Discussions around the city’s proposals to update the park have been contentious for several years. Neighboring residents and special interest groups have pushed back against plans that they said would affect flora and fauna and increase noise levels, and that didn’t take into account native peoples’ history and use of the park.
Updates to the declining park were approved by voters as a part of the 2017 municipal bond. The first phases of those updates are underway. Any plans included in a second phase will be evaluated and approved through the proposed guiding principles and the new criteria tool.
Nearly a year ago, City Council approved $150,000 in funding from the Midtown TIRZ to support a new planning effort for the park, which has been led by a 23-member Brackenridge Park Stakeholder Advisory Committee.
In January, the committee initiated a series of public meetings and a survey to prioritize an inventory of suggested projects for restoring and improving the 400-acre park.

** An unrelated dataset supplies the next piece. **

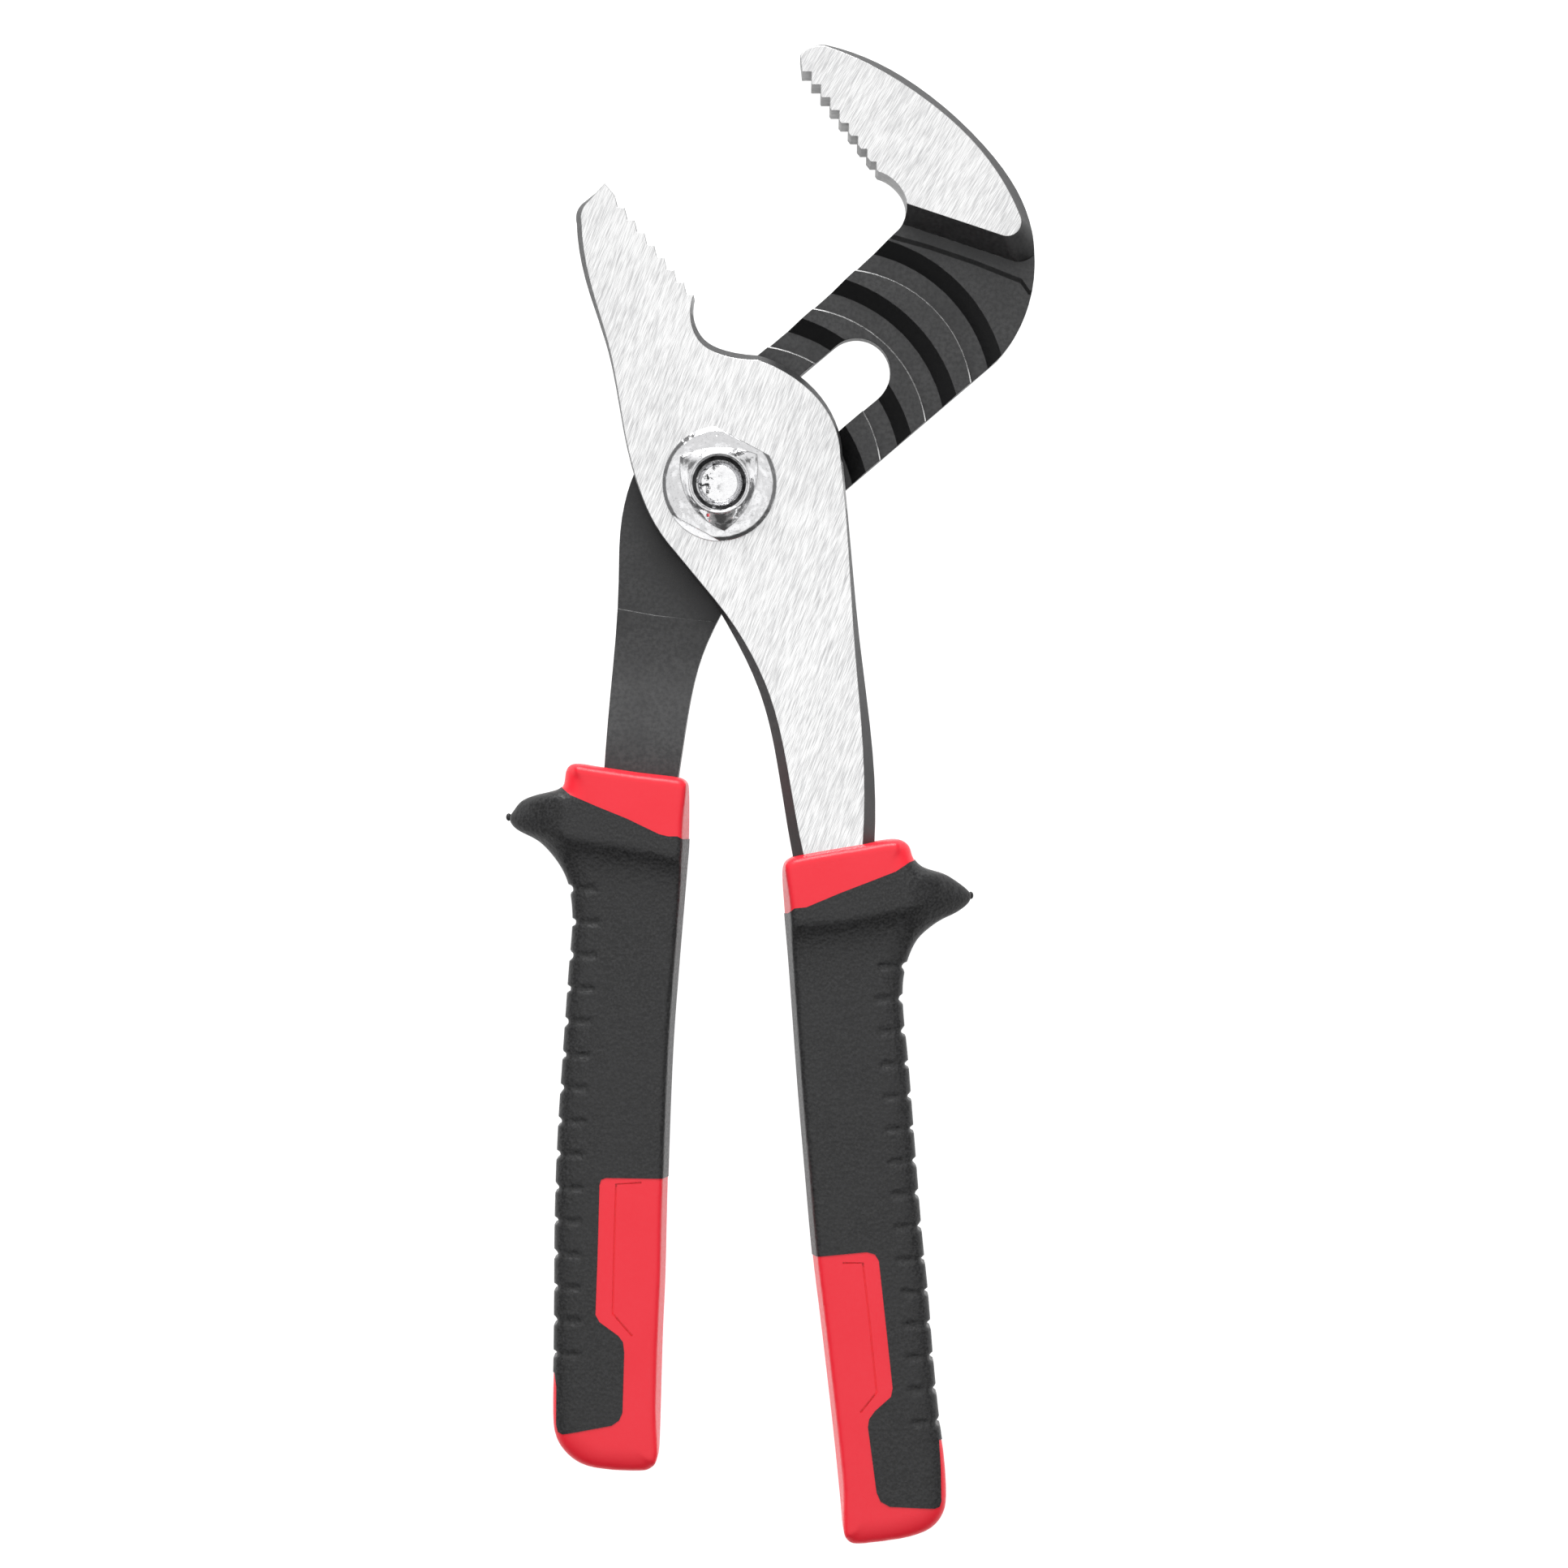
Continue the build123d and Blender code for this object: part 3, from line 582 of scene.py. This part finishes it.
def moulded_body(name, grip):
    """The whole rounded grip with its horn, guard slope and notches, before it is split by colour."""
    solid = prism(name, rounded_path(grip["outline"]), GRIP_LOW + COVER_PROUD, GRIP_HIGH - COVER_PROUD)
    remesh = solid.modifiers.new("remesh", "REMESH")
    remesh.mode = "VOXEL"
    remesh.voxel_size = VOXEL
    smooth = solid.modifiers.new("smooth", "SMOOTH")
    smooth.factor = SMOOTH_FACTOR
    smooth.iterations = SMOOTH_STEPS
    settle(solid)
    places = vertex_table(solid.data)[0]
    shape_thickness(places, grip)
    round_edges(places, grip, rounded_path(grip["outline"], 3))
    solid.data.vertices.foreach_set("co", places.ravel())
    solid.data.update()
    calm = solid.modifiers.new("calm", "SMOOTH")
    calm.factor = SMOOTH_FACTOR
    calm.iterations = SETTLE_STEPS
    settle(solid)
    places, normals = vertex_table(solid.data)
    cut_notches(places, normals, grip)
    solid.data.vertices.foreach_set("co", places.ravel())
    solid.data.update()
    return solid


def swell(piece, distance):
    places, normals = vertex_table(piece.data)
    places += normals * distance
    piece.data.vertices.foreach_set("co", places.ravel())
    piece.data.update()


def engraving_tool(grip, height):
    """Thin upright strip that follows the panel line and dips a little under one face."""
    line = [np.array(point) for point in grip["panel_line"]]
    sides = ([], [])
    for index, point in enumerate(line):
        before = line[max(index - 1, 0)]
        after = line[min(index + 1, len(line) - 1)]
        along = (after - before) / np.hypot(*(after - before))
        for side, sign in zip(sides, (1, -1)):
            side.append(point + sign * PANEL_LINE_WIDTH / 2 * np.array((-along[1], along[0])))
    depth = PANEL_LINE_DEPTH * MM
    return prism("panel_line", sides[0] + sides[1][::-1], height - depth, height + depth)


def add_nibs(piece, grip):
    """Small moulding nibs at the tip of the horn."""
    shape = bmesh.new()
    shape.from_mesh(piece.data)
    for x, y, radius in grip["nibs"]:
        made = bmesh.ops.create_icosphere(shape, subdivisions=3, radius=radius * MM)
        for vertex in made["verts"]:
            vertex.co.y *= 1.4
            vertex.co += Vector((x * MM, y * MM, GRIP_MIDDLE))
    shape.to_mesh(piece.data)
    shape.free()


def smooth_shaded(piece):
    for polygon in piece.data.polygons:
        polygon.use_smooth = True
    piece.data.set_sharp_from_angle(angle=math.radians(SHARP_ANGLE))


def make_grip(name, grip, red, black):
    """Red core and black cover, split along the collar line and the lower panel's outline."""
    whole = moulded_body(name + "_whole", grip)
    core = new_object(name + "_core", whole.data.copy())
    cover = new_object(name + "_cover", whole.data.copy())
    swell(cover, COVER_PROUD)
    collar = prism("collar_region", grip["collar"], GRIP_LOW - REGION_MARGIN, GRIP_HIGH + REGION_MARGIN)
    lower = prism("lower_region", grip["lower"], GRIP_LOW - REGION_MARGIN, GRIP_HIGH + REGION_MARGIN)
    boolean(cover, collar, "DIFFERENCE")
    boolean(cover, lower, "DIFFERENCE")
    core_collar = new_object("core_collar", core.data.copy())
    boolean(core_collar, collar, "INTERSECT")
    boolean(core, lower, "INTERSECT")
    main_half = (GRIP_HIGH - GRIP_MIDDLE) * MAIN_THICKNESS
    for height in (GRIP_MIDDLE + main_half, GRIP_MIDDLE - main_half):
        rod = engraving_tool(grip, height)
        boolean(core, rod, "DIFFERENCE")
        discard(rod)
    shape = bmesh.new()
    shape.from_mesh(core.data)
    shape.from_mesh(core_collar.data)
    shape.to_mesh(core.data)
    shape.free()
    add_nibs(cover, grip)
    discard(whole, collar, lower, core_collar)
    finished = ((core, red, "core", "red_grip"), (cover, black, "cover", "black_grip"))
    for piece, material, node, slot in finished:
        piece.name = f"{name}_{node}_moulding"
        piece.data.materials.clear()
        piece.data.materials.append(material)
        smooth_shaded(piece)
        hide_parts(f"{name}_{node}")
        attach(piece, grip["body"])


# ---------------------------------------------------------------- stage, light and camera

FLOOR_GLOW = 0.94
# Brightness of the tent by the height of the direction, from below to straight up
TENT_STOPS = ((0.0, 1.0), (0.15, 1.0), (0.32, 0.26), (0.64, 0.2), (0.85, 0.9), (0.96, 0.95), (1.0, 1.3))
# The tent dims from its first level to its second between these two values of Y
TENT_DIM_FROM = -0.2
TENT_DIM_TO = -0.75
TENT_DIM_LEVELS = (1.0, 0.35)
SOFTBOX_PLACE = (-0.08, 0.8, 0.5)
SOFTBOX_TARGET = (0.01, -0.05, 0)
SOFTBOX_SIZE = 0.65
SOFTBOX_ENERGY = 10.0
CAMERA_PLACE = (11.2 * MM, -52.1 * MM, 863 * MM)
FRAME_WIDTH = 272.8 * MM
SENSOR = 36.0


def make_floor():
    """Pale sweep that glows a little, so that almost no shadow shows on it."""
    bpy.ops.mesh.primitive_plane_add(size=6.0, location=(0, 0, -0.02 * MM))
    floor = bpy.context.object
    floor.name = "floor"
    shader = Shader("pale_floor")
    tone = shader.mix(shader.noise(3.0, 2.0), (0.3, 0.3, 0.3), (0.33, 0.33, 0.33))
    shader.bsdf.inputs["Emission Color"].default_value = (1, 1, 1, 1)
    shader.bsdf.inputs["Emission Strength"].default_value = FLOOR_GLOW
    floor.data.materials.append(shader.finish(colour=tone, roughness=0.9, specular=0.1))


def make_light():
    """White tent: bright overhead and at the horizon, darker between, darkest towards the handles' ends."""
    world = bpy.data.worlds.new("studio")
    bpy.context.scene.world = world
    world.use_nodes = True
    tree = world.node_tree
    coords = tree.nodes.new("ShaderNodeTexCoord")
    split = tree.nodes.new("ShaderNodeSeparateXYZ")
    tree.links.new(coords.outputs["Generated"], split.inputs[0])
    tent = tree.nodes.new("ShaderNodeValToRGB")
    for place, _ in TENT_STOPS[1:-1]:
        tent.color_ramp.elements.new(place)
    for element, (place, value) in zip(tent.color_ramp.elements, TENT_STOPS):
        element.color = (value, value, value, 1)
    tree.links.new(split.outputs["Z"], tent.inputs[0])
    lee = tree.nodes.new("ShaderNodeMapRange")
    lee.interpolation_type = "SMOOTHSTEP"
    for index, value in enumerate((TENT_DIM_FROM, TENT_DIM_TO, *TENT_DIM_LEVELS), 1):
        lee.inputs[index].default_value = value
    tree.links.new(split.outputs["Y"], lee.inputs[0])
    product = tree.nodes.new("ShaderNodeMath")
    product.operation = "MULTIPLY"
    tree.links.new(tent.outputs[0], product.inputs[0])
    tree.links.new(lee.outputs[0], product.inputs[1])
    background = tree.nodes["Background"]
    background.inputs["Color"].default_value = (1, 1, 1, 1)
    tree.links.new(product.outputs[0], background.inputs["Strength"])
    lamp = bpy.data.lights.new("softbox", "AREA")
    lamp.size = SOFTBOX_SIZE
    lamp.energy = SOFTBOX_ENERGY
    box = bpy.data.objects.new("softbox", lamp)
    box.location = SOFTBOX_PLACE
    box.rotation_euler = (Vector(SOFTBOX_TARGET) - box.location).to_track_quat("-Z", "Y").to_euler()
    bpy.context.scene.collection.objects.link(box)


def make_camera():
    data = bpy.data.cameras.new("camera")
    data.sensor_width = SENSOR
    data.lens = SENSOR * (CAMERA_PLACE[2] - LEVER_FACE) / FRAME_WIDTH
    camera = bpy.data.objects.new("camera", data)
    camera.location = CAMERA_PLACE
    bpy.context.scene.collection.objects.link(camera)
    bpy.context.scene.camera = camera


# ---------------------------------------------------------------- the scene


def main():
    make_camera()
    make_light()
    make_floor()
    dress("front_lever", lever_steel("ground_forging", 67, FRONT_TEETH))
    dress("rear_lever", lever_steel("dark_forging", 57, REAR_TEETH))
    dress("pivot_nut", plated_steel("plated_nut", (0.76, 0.76, 0.77), 0.09, 0.5 * MM, NUT_RECESS))
    dress("pivot_washer", plated_steel("plated_washer", (0.82, 0.82, 0.83), 0.14, 0.2 * MM))
    dress("pivot_bolt", turned_bolt())
    red = red_plastic()
    black = black_rubber()
    make_grip("rear_grip", REAR_GRIP, red, black)
    make_grip("front_grip", FRONT_GRIP, red, black)
    bpy.context.scene.view_settings.view_transform = "Standard"


main()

When asked what the most important aspect of the park is, survey respondents ranked highest the natural areas and trees in the park. The river and nearby areas came in second in importance to respondents, followed by open space and recreational areas.
The survey also asked about parking preferences and other topics.
Evaluation questions
The feedback from the survey and public comments was used to develop eight guiding principles and an evaluation tool and process that will be applied to future decision-making about park projects, said Allison Chambers, a principal in the architecture firm FPC, which served as a consultant to the process.
The guiding principles are a set of yes-and-no questions that will be reviewed for each project resulting in a comparison matrix. They include:
- “Does the project promote inclusivity and avoid privileging users based on class, race, cultural tradition, age, income, physical ability or other factors?”
- “Does the project promote free use of the park, and where possible, open access to areas of the park which are currently restricted?”
- “Does the project protect or enhance natural resources and habitat and integrate nature into the recreational experience to further people’s connection to ecological systems?”
- “Is the project implemented for long-term sustainability including a plan for and funding of maintenance, operations and programming?”
- “Does the project honor and interpret cultural history including comprehensive traditions of use?”
- “Does the project preserve existing physical history where possible, or where not possible or nothing remains to be preserved, does it incorporate interpretation through a variety of means?”
- “Does the project take the entire history of the area which is now Brackenridge Park into consideration, including indigenous use, Spanish colonial development, the land uses precedent to establishment of the park and the history of the park itself? Further, does the project educate the public about that full history and include all periods of interpretation?”
- “If a project has internal conflict between principles but is still deemed worth of implementation by the evaluation process, does the project respect divergent principles through a balanced approach? No principle may be ignored.”
While not all projects would be expected to meet every guiding principle, the tool helps to evaluate a project’s worthiness and prioritization. But the first two principles — related to equity and access — should be required, suggested members of the TIRZ board.
“If a project can’t positively further the ideas that are the guiding principles, it’s not a project that we feel should be,” said consultant and architect Jay Louden of the firm Work5hop.
In addition to the guiding principles, subcommittee groups came up with a list of criteria for elements of the park such as the river and land that are evaluated on a point-scoring system.
“Our expectation is that now that we have a system, a real process, a real way to look at projects … they will use this tool which is built explicitly on the guiding principles … and projects will be shaped by them,” Louden said. “So this is not just a means to evaluate projects. It is a means to shape what projects are like in the park.”
The tool would be used throughout the planning process, Louden said, with public input included at varying stages through development and design.
Taylor Watson, who serves on the stakeholder committee as a representative of the Mahncke Park neighborhood, said the new evaluation process could help allow for more public input in park planning.
“[Brackenridge Park] is unique because it’s genuinely a ‘people’s park,’” she said. “There are constituencies from all over the city that use it and have a sense of shared ownership over the park, and they’re not necessarily the community members that always have a seat at the table.”
But more could be done, she added. “My biggest concern is that the tool is just part of a solution and [would] be treated as a solution itself.”
Attendee Ida Ayala told City staff she remained doubtful that the public would be heard in future planning. “I attended seven public meetings [in 2022] at the Witte Museum and none of our input was taken,” she said. “We spoke, but there were no changes made.”
The public input process was related to the Lambert Beach project of Brackenridge Park, Houston said, which was “challenging.”
“This is a separate effort,” she said. “We felt we needed a master plan and tool to help avoid this happening in the future.”